The World Bank and Costa Rica have two active projects as of December 2018. The World Bank has been able to claim Costa Rica as a developmental success. Although Costa Rica has been actively working on reform to better the country and has the lowest poverty rate in Central America, it still remains a developing nation, due to a slowdown in economic expansion, lack of job opportunities and lack of resources, especially in rural areas. Despite these challenges Costa Rica has been working with the World Bank to further move Costa Rica up the global ranks.

== Country overview ==
Costa Rica has become one of the more wealthy countries in the region overall, being an upper middle income country with GDP per capita being US$13,876. Costa Rica differentiates from its neighbors by being relatively stable politically, providing high standards of living and effective social benefit systems.

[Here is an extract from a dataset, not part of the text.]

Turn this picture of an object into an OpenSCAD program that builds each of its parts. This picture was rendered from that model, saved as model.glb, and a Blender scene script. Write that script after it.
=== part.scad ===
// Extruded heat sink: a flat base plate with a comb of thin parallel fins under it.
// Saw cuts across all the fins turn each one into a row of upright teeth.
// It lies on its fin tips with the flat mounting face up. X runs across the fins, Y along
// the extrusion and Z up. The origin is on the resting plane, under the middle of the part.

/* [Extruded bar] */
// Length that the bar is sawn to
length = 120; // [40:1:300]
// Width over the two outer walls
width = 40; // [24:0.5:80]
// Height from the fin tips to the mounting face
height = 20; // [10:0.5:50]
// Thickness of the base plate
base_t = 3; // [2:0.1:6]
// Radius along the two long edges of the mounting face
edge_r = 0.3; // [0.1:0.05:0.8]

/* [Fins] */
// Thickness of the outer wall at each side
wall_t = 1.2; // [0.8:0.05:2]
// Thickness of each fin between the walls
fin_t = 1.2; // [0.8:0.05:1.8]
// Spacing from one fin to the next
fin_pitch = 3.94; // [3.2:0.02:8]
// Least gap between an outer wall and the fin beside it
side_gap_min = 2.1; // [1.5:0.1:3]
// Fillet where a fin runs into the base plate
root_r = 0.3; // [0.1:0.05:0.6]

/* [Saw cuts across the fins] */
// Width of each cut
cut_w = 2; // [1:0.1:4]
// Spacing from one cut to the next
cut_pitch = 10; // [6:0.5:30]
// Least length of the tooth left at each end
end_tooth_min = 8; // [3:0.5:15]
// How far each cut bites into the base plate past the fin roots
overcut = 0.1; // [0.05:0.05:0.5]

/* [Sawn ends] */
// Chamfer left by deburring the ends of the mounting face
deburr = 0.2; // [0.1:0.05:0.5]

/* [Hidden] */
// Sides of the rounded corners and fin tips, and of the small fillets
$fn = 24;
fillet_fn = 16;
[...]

The country's main income source besides exports is ecotourism, due to the biodiversity in the country. Although advanced economically and policy wise for the region, Costa Rica has struggled with the poverty rate, stagnant for the past twenty years. Costa Rica has made strides towards universal health care and education.

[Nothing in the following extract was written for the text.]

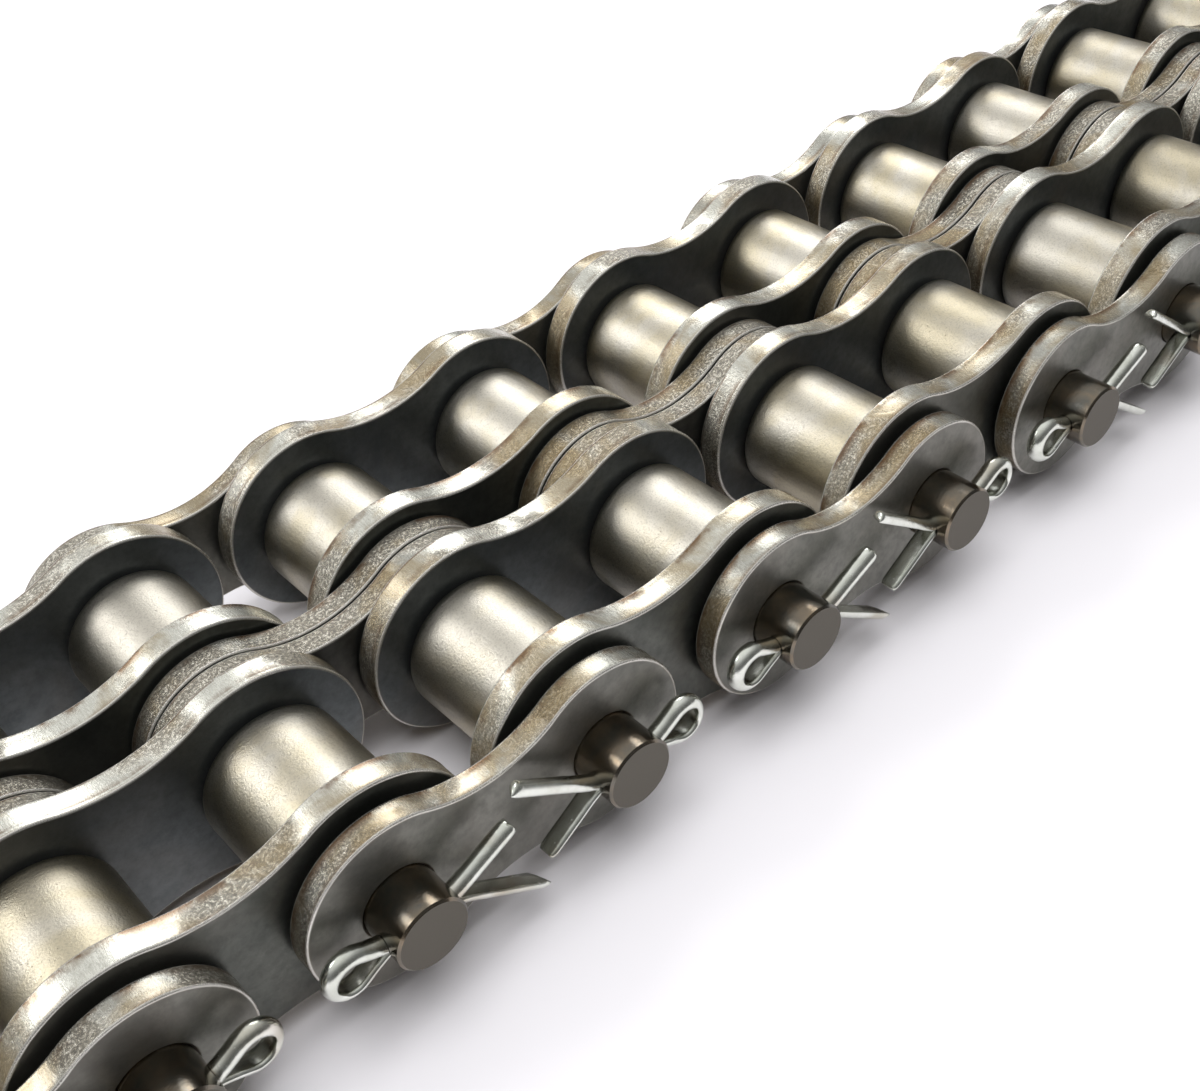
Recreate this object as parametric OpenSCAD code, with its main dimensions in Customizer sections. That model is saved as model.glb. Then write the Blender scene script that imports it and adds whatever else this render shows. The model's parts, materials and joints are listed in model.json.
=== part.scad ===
// Two-strand roller chain with cottered pins, lying straight along +X.
// The origin is on the axis of the near end's bore, halfway between the strands.
// The front strand is on the -Y side, where the cotters are. +Z is up.

/* [Chain] */
// Distance between neighbouring pin axes
pitch = 25.4; // [24:0.1:32]
// Number of roller links, with a pin link between each pair of them
roller_links = 7; // [2:1:7]
// Distance between the middles of the two strands
strand_pitch = 29.29; // [29.2:0.01:32]
// Clear width between the inner plates of a strand
inner_width = 15.9; // [14:0.1:16.2]

/* [Plates] */
// Thickness of an inner plate
inner_plate_t = 3.2; // [2.8:0.1:3.4]
// Thickness of an outer or middle plate
outer_plate_t = 2.9; // [2.5:0.1:3.1]
// Radius of an inner plate's head
inner_head_r = 11.7; // [10.5:0.1:11.9]
// Half height of an inner plate at its waist
inner_waist = 8.95; // [8:0.05:10]
// Radius of an outer plate's head
outer_head_r = 10; // [9:0.1:11]
// Half height of an outer plate at its waist
outer_waist = 6.6; // [6:0.1:8]
// Side play between an inner plate and its neighbouring outer plate
side_play = 0.9; // [0.5:0.1:1.2]
// Gap between the two middle plates of a pin link
middle_gap = 0.2; // [0.1:0.1:0.4]

/* [Pins, bushes and rollers] */
// Diameter of a pin
pin_d = 7.92; // [7:0.01:7.92]
// Bore of a bush
bush_bore_d = 8; // [7.98:0.01:8.02]
// Outer diameter of a bush
bush_d = 11.3; // [10.8:0.1:11.3]
// Bore of a roller
roller_bore_d = 11.42; // [11.4:0.01:11.44]
// Outer diameter of a roller
roller_d = 15.88; // [14.5:0.01:15.88]
// End play of a roller between its plates, both sides together
roller_play = 0.4; // [0.2:0.1:1]
// How far a pin stands out of the front outer plate
pin_out_front = 5.3; // [5:0.1:7]
// How far a pin's head stands out of the back outer plate
pin_out_back = 1.6; // [1.2:0.1:2.5]

/* [Cotters] */
// Diameter of the round that a cotter's two half-round legs make together
cotter_d = 2.2; // [1.8:0.1:2.4]
// Distance of a cotter's axis from its pin's front end
cotter_inset = 2.5; // [2:0.1:2.8]
// Inner radius of a cotter's eye
eye_r = 1.75; // [1.5:0.05:2]
// Distance from a pin's side to the middle of its cotter's eye
eye_distance = 3.7; // [3.3:0.1:4.5]
// Length of a cotter's shorter leg
short_leg = 8; // [6:0.1:8.5]
// Length of a cotter's longer leg
long_leg = 12.5; // [10:0.1:13]
// Angle by which the shorter leg is spread
short_spread = 27; // [15:1:35]
// Angle by which the longer leg is spread
long_spread = 37; // [33:1:42]

/* [Hidden] */
$fn = 64;
pin_links = roller_links - 1;
links = roller_links + pin_links;
stations = links + 1;
strand_y = strand_pitch / 2;
inner_face_y = inner_width / 2;
inner_outside_y = inner_face_y + inner_plate_t;
outer_face_y = strand_y + inner_outside_y + side_play;
front_y = outer_face_y + outer_plate_t;
middle_y = middle_gap / 2;
pin_front_y = front_y + pin_out_front;
pin_back_y = front_y + pin_out_back;
pin_chamfer = 0.25;
head_r = pin_d / 2 + 0.45;
head_t = 0.8;
bush_length = inner_width + 2 * inner_plate_t;
roller_length = inner_width - roller_play;
roller_round = 0.48 * (roller_d - roller_bore_d) / 2;
cotter_hole_r = cotter_d / 2 + 0.1;
cotter_y = pin_front_y - cotter_inset;
leg_t = cotter_d / 2;
wire_width = 0.9 * cotter_d;
fork_x = pin_d / 2 + 0.1;
core_end = 0.4;
eye_x = -fork_x - eye_distance;
past = 1;

function two_digits(n) = n < 10 ? str("0", n) : str(n);
function station_x(s) = (s - 1) * pitch;
function waist_r(head, waist) = (pow(pitch / 2, 2) + waist * waist - head * head) / (2 * (head - waist));

// Outline of a link plate: two heads joined by a waist of two tangent arcs, with a hole at each head.
module plate_outline(head, waist, hole_d) {
    arc_r = waist_r(head, waist);
    arc_y = waist + arc_r;
    touch = head / (head + arc_r);
    touch_x = pitch / 2 * touch;
    touch_y = arc_y * touch;
    difference() {
        union() {
            for (x = [0, pitch]) translate([x, 0]) circle(r = head);
            difference() {
                polygon([
                    [touch_x, -touch_y],
                    [pitch - touch_x, -touch_y],
                    [pitch - touch_x, touch_y],
                    [touch_x, touch_y]
                ]);
                for (y = [-arc_y, arc_y]) translate([pitch / 2, y]) circle(r = arc_r, $fn = 160);
            }
        }
        for (x = [0, pitch]) translate([x, 0]) circle(d = hole_d);
    }
}

// A link plate between y and y + thickness, its first hole on the origin's axis.
module plate(y, thickness, head, waist, hole_d) {
    translate([0, y + thickness, 0])
        rotate([90, 0, 0])
            linear_extrude(height = thickness) plate_outline(head, waist, hole_d);
}

module outer_plate(y) {
    plate(y, outer_plate_t, outer_head_r, outer_waist, pin_d);
}

module inner_plate(y) {
    plate(y, inner_plate_t, inner_head_r, inner_waist, bush_d);
}

// A round of the given profile, turned about the Y axis.
module turned() {
    rotate([-90, 0, 0]) rotate_extrude() children();
}

module outer_link_plates(s) {
    color("dimgray") translate([station_x(s), 0, 0]) {
        outer_plate(-front_y);
        outer_plate(-middle_y - outer_plate_t);
        outer_plate(middle_y);
        outer_plate(outer_face_y);
    }
}

// A pin: chamfered at the cottered front end, with a riveted head behind the back plate.
module pin() {
    r = pin_d / 2;
    difference() {
        turned() polygon([
            [0, -pin_front_y],
            [r - pin_chamfer, -pin_front_y],
            [r, -pin_front_y + pin_chamfer],
            [r, front_y],
            [head_r, front_y],
            [head_r, front_y + head_t],
            [r - pin_chamfer, pin_back_y],
            [0, pin_back_y]
        ]);
        translate([-r - past, -cotter_y, 0])
            rotate([0, 90, 0]) cylinder(r = cotter_hole_r, h = pin_d + 2 * past);
    }
}

module outer_link_pins(s) {
    color("rosybrown") for (x = [station_x(s), station_x(s + 1)]) translate([x, 0, 0]) pin();
}

// A drop: a circle and the two tangents that meet in a point at the given reach along +X.
module drop(r, reach) {
    angle = asin(r / reach);
    circle(r = r);
    polygon([[reach, 0], [r * sin(angle), r * cos(angle)], [r * sin(angle), -r * cos(angle)]]);
}

// Side view of a cotter's wire outside its pin: the eye, the shorter leg bent up and the longer one down.
module cotter_outline() {
    difference() {
        translate([eye_x, 0]) difference() {
            drop(eye_r + leg_t, eye_distance * (eye_r + leg_t) / eye_r);
            drop(eye_r, eye_distance);
        }
        translate([-fork_x, -cotter_d]) square(2 * cotter_d);
    }
    difference() {
        translate([fork_x, 0]) {
            rotate(short_spread) square([short_leg, leg_t]);
            mirror([0, 1]) rotate(long_spread) square([long_leg, leg_t]);
        }
        translate([fork_x - 2 * cotter_d, -cotter_d]) square(2 * cotter_d);
    }
}

// A cotter in a pin at the origin. Its eye points along -X, and its legs spread along +X.
module cotter() {
    translate([0, wire_width / 2, 0])
        rotate([90, 0, 0]) linear_extrude(height = wire_width) cotter_outline();
    translate([-fork_x - core_end, 0, 0])
        rotate([0, 90, 0]) cylinder(d = cotter_d, h = 2 * (fork_x + core_end));
}

module outer_link_cotters(s) {
    color("gainsboro") {
        translate([station_x(s), -cotter_y, 0]) cotter();
        translate([station_x(s + 1), -cotter_y, 0]) rotate([0, 180, 0]) cotter();
    }
}

module inner_link_plates(s) {
    color("slategray") translate([station_x(s), 0, 0]) for (y = [-strand_y, strand_y]) {
        inner_plate(y - inner_outside_y);
        inner_plate(y + inner_face_y);
    }
}

module bush() {
    turned() translate([bush_bore_d / 2, -bush_length / 2])
        square([(bush_d - bush_bore_d) / 2, bush_length]);
}

module inner_link_bushes(s) {
    color("silver") for (x = [station_x(s), station_x(s + 1)], y = [-strand_y, strand_y])
        translate([x, y, 0]) bush();
}

// A roller: a tube with rounded outer edges.
module roller(s, y) {
    bore_r = roller_bore_d / 2;
    round_r = roller_d / 2 - roller_round;
    round_y = roller_length / 2 - roller_round;
    color("lightgray") translate([station_x(s), y, 0]) turned() {
        translate([bore_r, -roller_length / 2]) square([round_r - bore_r, roller_length]);
        translate([bore_r, -round_y]) square([roller_d / 2 - bore_r, 2 * round_y]);
        for (y = [-round_y, round_y]) translate([round_r, y]) circle(r = roller_round);
    }
}

for (n = [1:pin_links]) {
    outer_link_plates(2 * n);
    outer_link_pins(2 * n);
    outer_link_cotters(2 * n);
}
for (n = [1:roller_links]) {
    inner_link_plates(2 * n - 1);
    inner_link_bushes(2 * n - 1);
}
for (s = [1:stations]) {
    roller(s, -strand_y);
    roller(s, strand_y);
}
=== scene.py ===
"""Two-strand roller chain: its looks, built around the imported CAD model, in metres and in its frame."""
import json
import math

import bpy
import numpy as np
from mathutils import Matrix, Vector


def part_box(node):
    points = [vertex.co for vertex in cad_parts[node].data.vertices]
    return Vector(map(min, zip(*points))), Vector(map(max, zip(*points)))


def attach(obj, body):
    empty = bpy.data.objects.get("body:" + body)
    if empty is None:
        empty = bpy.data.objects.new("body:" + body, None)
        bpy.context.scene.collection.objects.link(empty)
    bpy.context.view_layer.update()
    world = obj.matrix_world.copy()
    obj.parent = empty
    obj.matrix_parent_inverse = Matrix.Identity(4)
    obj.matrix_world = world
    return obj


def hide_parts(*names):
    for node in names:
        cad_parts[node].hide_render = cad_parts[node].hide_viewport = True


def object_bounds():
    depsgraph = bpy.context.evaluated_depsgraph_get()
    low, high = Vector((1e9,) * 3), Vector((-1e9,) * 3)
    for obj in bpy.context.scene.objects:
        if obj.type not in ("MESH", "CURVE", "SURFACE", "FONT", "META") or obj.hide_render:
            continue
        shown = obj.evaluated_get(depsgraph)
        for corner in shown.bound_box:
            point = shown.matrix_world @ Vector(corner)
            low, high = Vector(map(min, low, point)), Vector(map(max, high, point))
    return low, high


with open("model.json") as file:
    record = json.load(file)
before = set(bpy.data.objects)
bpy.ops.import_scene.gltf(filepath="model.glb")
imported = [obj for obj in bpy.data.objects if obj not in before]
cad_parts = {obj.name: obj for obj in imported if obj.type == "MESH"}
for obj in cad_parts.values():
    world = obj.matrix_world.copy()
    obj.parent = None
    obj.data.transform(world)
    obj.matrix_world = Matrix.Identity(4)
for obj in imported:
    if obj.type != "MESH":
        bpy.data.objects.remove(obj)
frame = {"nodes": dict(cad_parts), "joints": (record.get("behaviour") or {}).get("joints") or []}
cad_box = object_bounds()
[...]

With projects like Costa Rica Higher Education and Strengthening Universal Health Insurance in Costa Rica, done with The World Bank, Costa Rica has the opportunity to make desired changes with the funds it receives for these projects. Costa Rica began their relationship with the World Bank in September 1956 when they received US$3 million for the Capital Goods Importation Credit Project. Costa Rica currently has an LPI score of 2.79 and the LPI rank of 73 as of 2018. Since then, Costa Rica has seen stable economic growth for the past 25 years, growing GDP from 2010 to 2016 and being a leader in environmental policies. With growing inequality and rising fiscal debt, the government has struggled on how to address these issues with regards to the general public and transparent social programs.

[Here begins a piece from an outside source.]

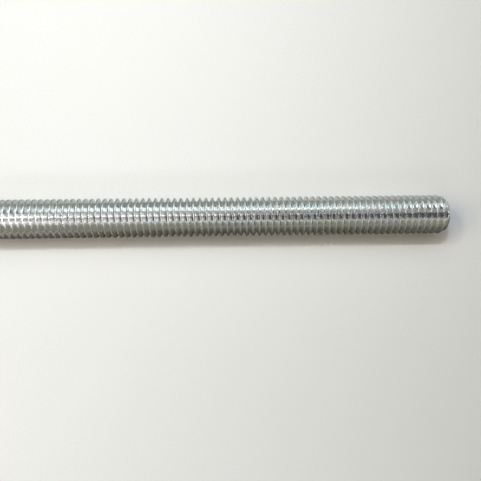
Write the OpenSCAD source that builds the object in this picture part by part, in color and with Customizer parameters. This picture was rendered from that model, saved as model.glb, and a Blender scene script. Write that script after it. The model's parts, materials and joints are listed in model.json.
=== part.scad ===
// Threaded rod: one straight steel rod, threaded along its whole length.
// It lies along X on the plane z = 0, with its middle over the origin.
// The solid is the rod's true envelope: the cylinder over the thread's crests,
// and the lead-in chamfer of each sawn end. The thread groove itself is fine
// surface detail and isn't cut here; its depth sets how deep the chamfers go.
// All lengths are in millimetres.

/* [Thread] */
// Nominal thread diameter, the M number
nominal_d = 8; // [6:0.5:12]
// Distance from one crest to the next, along the rod
pitch = 1.25; // [0.75:0.25:1.75]
// How far the real crests lie under the nominal diameter, across the rod
crest_allowance = 0.2; // [0:0.01:0.3]

/* [Rod] */
// Overall length, end face to end face
rod_length = 150; // [30:5:500]
// How deep the end chamfers cut, as a part of the thread's depth
chamfer_depth = 0.85; // [0.3:0.05:1.2]
// Angle of the end chamfers, from the end face
chamfer_angle = 61.5; // [30:0.5:75]

/* [Hidden] */
$fn = 128;

// Radius over the crests
crest_r = (nominal_d - crest_allowance) / 2;
// Depth of an external 60 degree thread with a rounded root
thread_depth = 0.6134 * pitch;
// The chamfers stop a little short of the root, so each end face is wider than it
chamfer_drop = chamfer_depth * thread_depth;
face_r = crest_r - chamfer_drop;
chamfer_run = chamfer_drop * tan(chamfer_angle);

// Half outline of the rod: radius against distance along the axis
module outline() {
    polygon([
        [0, -rod_length / 2],
        [face_r, -rod_length / 2],
        [crest_r, -rod_length / 2 + chamfer_run],
        [crest_r, rod_length / 2 - chamfer_run],
        [face_r, rod_length / 2],
        [0, rod_length / 2],
    ]);
}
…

== Relationship with World Bank ==
The World Bank's first project in Costa Rica began in 1956, the World Bank's involvement continued until 1990.

The World Bank office in San Jose closed in 1990 due to unwelcoming political climate at the time. Costa Rica shifted to eco-market projects, and the World Bank eventually reentered involvement in Costa Rica.

== Active projects ==
As of 2018, there were two active projects within Costa Rica with the World Bank that total US$620 million. Strengthening Universal Health Insurance in Costa Rica, is a project, approved on March 15, 2016, with the commitment amount of US$420 million. The Costa Rica Higher Education is the second project within Costa Rica and the World Bank, that was approved on September 27, 2012, with the commitment of 200 million US dollars.

The main goals of Strengthening Universal Health Insurance in Costa Rica were to provide timely and quality health services, and to improve the Costa Rican social security administration (CCSS) to be more efficient. This project sought to replace severally damaged hospitals so that the CCSS could open up more resources for other investments, including hospitals, while also strengthening health care programs for the countries population. This project was set to close in April 2020.

The Costa Rica Higher Education project's main purpose was to strengthen the educational system within Costa Rica so that they will be more appealing to outside investments for scientific and technology development and innovation. This project was set to close in December 2019.